Impact fees are assessed by a local government on a new development to help pay for the increased services that will be required because of that development. For example, if a new residential development would require increased school facilities for the residents, then an impact fee could be assessed to pay for the new facilities.
Local governments planning under the Growth Management Act are authorized to impose impact fees for public streets, publicly owned parks and recreation facilities, school facilities, and fire protection facilities. This authority is contingent on the local government revising its comprehensive plan to identify current deficiencies in public facilities serving existing development and how those deficiencies will be eliminated within a reasonable period of time; the additional demands placed on existing public facilities by new development; and the additional public facility improvements required to serve new development. Impact fees may only be used on public facilities that are included in the capital facilities element of the comprehensive plan, that are reasonably related to the new development, that are designed to provide service to the community at large, and that will also reasonably benefit the new development.
These new facilities cannot be solely financed through impact fees. In addition, impact fees cannot be used to correct deficiencies in current public facilities, and the impact fees assessed cannot exceed a proportionate share of the costs of a facility that are reasonably related to the new development. The local government can provide exemptions from impact fees for low-income housing or other development activities with a broad public purpose. If the local government does provide an exemption, then the impact fee that would have been paid for the development must be paid from public funds.
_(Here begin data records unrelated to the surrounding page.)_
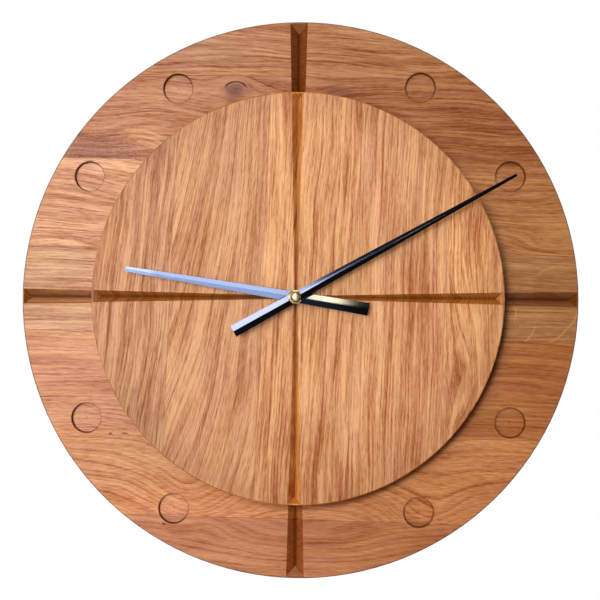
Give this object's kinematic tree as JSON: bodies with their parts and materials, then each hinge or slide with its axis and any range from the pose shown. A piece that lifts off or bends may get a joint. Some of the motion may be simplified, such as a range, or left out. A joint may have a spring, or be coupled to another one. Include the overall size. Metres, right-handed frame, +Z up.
{
  "type": "wooden wall clock",
  "caption": "Round oak wall clock of glued boards with a raised centre disc, pocket and groove hour marks, ridged black hands and a battery quartz movement behind.",
  "frame": {"origin": "hanging point: the top of the keyhole slot on the clock's back plane, where it touches the wall", "axes": "+Z up, the dial faces -Y and the wall is at +Y, +X to the right as seen from the front; the hands' axis lies 134.25 mm below the origin"},
  "size_m": [0.4, 0.0487, 0.4001],
  "materials": {
    "dial_oak_1": "oiled oak",
    "dial_oak_2": "oiled oak",
    "dial_oak_3": "oiled oak",
    "dial_oak_4": "oiled oak",
    "dial_oak_5": "oiled oak",
    "dial_oak_6": "oiled oak",
    "dial_oak_7": "oiled oak",
    "raised_oak_1": "oiled oak",
    "raised_oak_2": "oiled oak",
    "raised_oak_3": "oiled oak",
    "raised_oak_4": "oiled oak",
    "raised_oak_5": "oiled oak",
    "zinc_steel": "zinc plated",
    "black_plastic": "fine satin",
    "white_plastic": "satin",
    "rubber": "matte",
    "brass": "polished",
    "magnet": "plastic-bonded ferrite",
    "copper": "enamelled copper wire",
    "green_board": "circuit laminate",
    "resin": "cast resin",
    "battery_jacket": "plain printed jacket",
    "black_lacquer": "glossy black lacquer"
  },
  "bodies": {
    "clock_case": {"dial_board_1": "dial_oak_1", "dial_board_2": "dial_oak_2", "dial_board_3": "dial_oak_3", "dial_board_4": "dial_oak_4", "dial_board_5": "dial_oak_5", "dial_board_6": "dial_oak_6", "dial_board_7": "dial_oak_7", "raised_board_1": "raised_oak_1", "raised_board_2": "raised_oak_2", "raised_board_3": "raised_oak_3", "raised_board_4": "raised_oak_4", "raised_board_5": "raised_oak_5", "hanger_plate": "zinc_steel", "hanger_screw_left": "zinc_steel", "hanger_screw_right": "zinc_steel", "movement_front_case": "black_plastic", "movement_back_cover": "black_plastic", "middle_plate": "white_plastic", "rubber_washer": "rubber", "centre_bush": "brass", "fixing_nut": "brass", "stator": "zinc_steel", "coil_core": "zinc_steel", "coil_bobbin": "white_plastic", "coil_winding": "copper", "circuit_board": "green_board", "quartz_crystal": "zinc_steel", "chip_drop": "resin", "battery": "battery_jacket", "positive_contact": "zinc_steel", "negative_contact": "zinc_steel"},
    "minute_hand_arbor": {"centre_arbor": "brass", "minute_hand": "black_lacquer", "minute_hand_nut": "brass"},
    "hour_hand_tube": {"hour_wheel": "white_plastic", "hour_hand": "black_lacquer", "hour_hand_bush": "brass"},
    "minute_wheel_body": {"minute_wheel": "white_plastic"},
    "third_wheel_body": {"third_wheel": "white_plastic"},
    "second_wheel_body": {"second_wheel": "white_plastic"},
    "fifth_wheel_body": {"fifth_wheel": "white_plastic"},
    "rotor_body": {"rotor": "magnet"},
    "setting_knob_body": {"setting_knob": "white_plastic"}
  },
  "joints": [
    {"name": "minute_hand_spin", "type": "hinge", "parent": "clock_case", "child": "minute_hand_arbor", "pos_m": [0, -0.0448, -0.13425], "axis": [0, 1, 0], "continuous": true},
    {"name": "hour_hand_spin", "type": "hinge", "parent": "clock_case", "child": "hour_hand_tube", "pos_m": [0, -0.0415, -0.13425], "axis": [0, 1, 0], "continuous": true},
    {"name": "minute_wheel_spin", "type": "hinge", "parent": "clock_case", "child": "minute_wheel_body", "pos_m": [0.009, -0.014, -0.13425], "axis": [0, 1, 0], "continuous": true},
    {"name": "third_wheel_spin", "type": "hinge", "parent": "clock_case", "child": "third_wheel_body", "pos_m": [-0.00764, -0.0109, -0.12661], "axis": [0, 1, 0], "continuous": true},
    {"name": "second_wheel_spin", "type": "hinge", "parent": "clock_case", "child": "second_wheel_body", "pos_m": [0, -0.008, -0.13425], "axis": [0, 1, 0], "continuous": true},
    {"name": "fifth_wheel_spin", "type": "hinge", "parent": "clock_case", "child": "fifth_wheel_body", "pos_m": [0.0042, -0.0093, -0.12698], "axis": [0, 1, 0], "continuous": true},
    {"name": "rotor_spin", "type": "hinge", "parent": "clock_case", "child": "rotor_body", "pos_m": [0.00929, -0.0068, -0.12188], "axis": [0, 1, 0], "continuous": true},
    {"name": "setting_knob_spin", "type": "hinge", "parent": "clock_case", "child": "setting_knob_body", "pos_m": [0.01679, -0.008, -0.13875], "axis": [0, 1, 0], "continuous": true}
  ],
  "couplings": [
    {"joint": "hour_hand_spin", "follows": "minute_hand_spin", "ratio": 0.083333},
    {"joint": "minute_wheel_spin", "follows": "minute_hand_spin", "ratio": -0.33333},
    {"joint": "setting_knob_spin", "follows": "minute_hand_spin", "ratio": 1},
    {"joint": "third_wheel_spin", "follows": "minute_hand_spin", "ratio": -8},
    {"joint": "second_wheel_spin", "follows": "minute_hand_spin", "ratio": 60},
    {"joint": "fifth_wheel_spin", "follows": "minute_hand_spin", "ratio": -360},
    {"joint": "rotor_spin", "follows": "minute_hand_spin", "ratio": 1800}
  ]
}
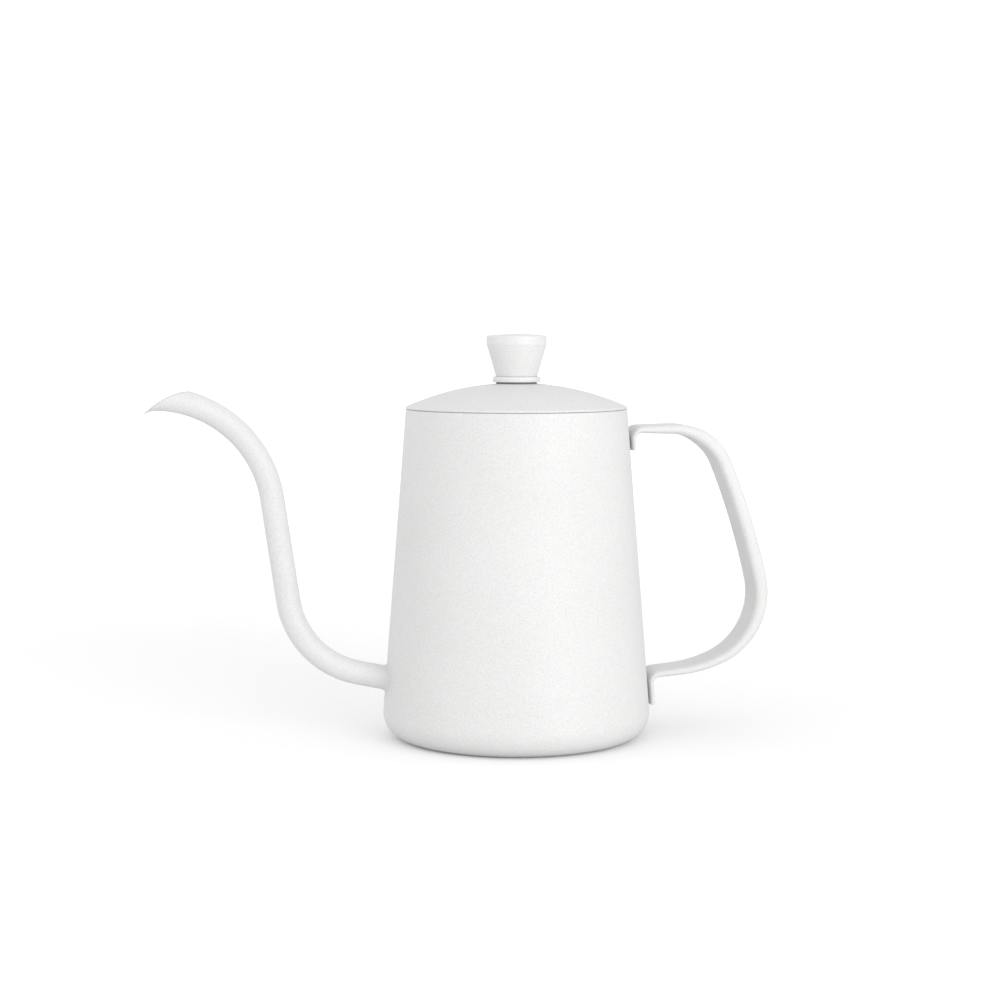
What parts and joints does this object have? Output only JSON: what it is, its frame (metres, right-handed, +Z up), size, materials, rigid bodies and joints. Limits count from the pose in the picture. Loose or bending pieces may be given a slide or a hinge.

The ordinance establishing impact fees must include a schedule of impact fees for each type of development activities, and must specify what the fees will be used for. Impact fees must generally be collected prior to construction, and must be kept in a separate account depending on the type of public facility it was collected for. Local governments collecting impact fees must produce an annual report detailing the fees that have been collected and what they have been used for. If impact fees are not used within 10 years of collection, they generally must be returned. A developer who has paid an impact fee may receive a refund if the development does not proceed and no impact materializes.
Development activities with a broad public purpose that a local government may exempt from impact fees includes the development of an early learning facility.
A local government may not impose an impact fee on development activities of an early learning facility greater than those imposed on comparably sized commercial retail or commercial office development activities.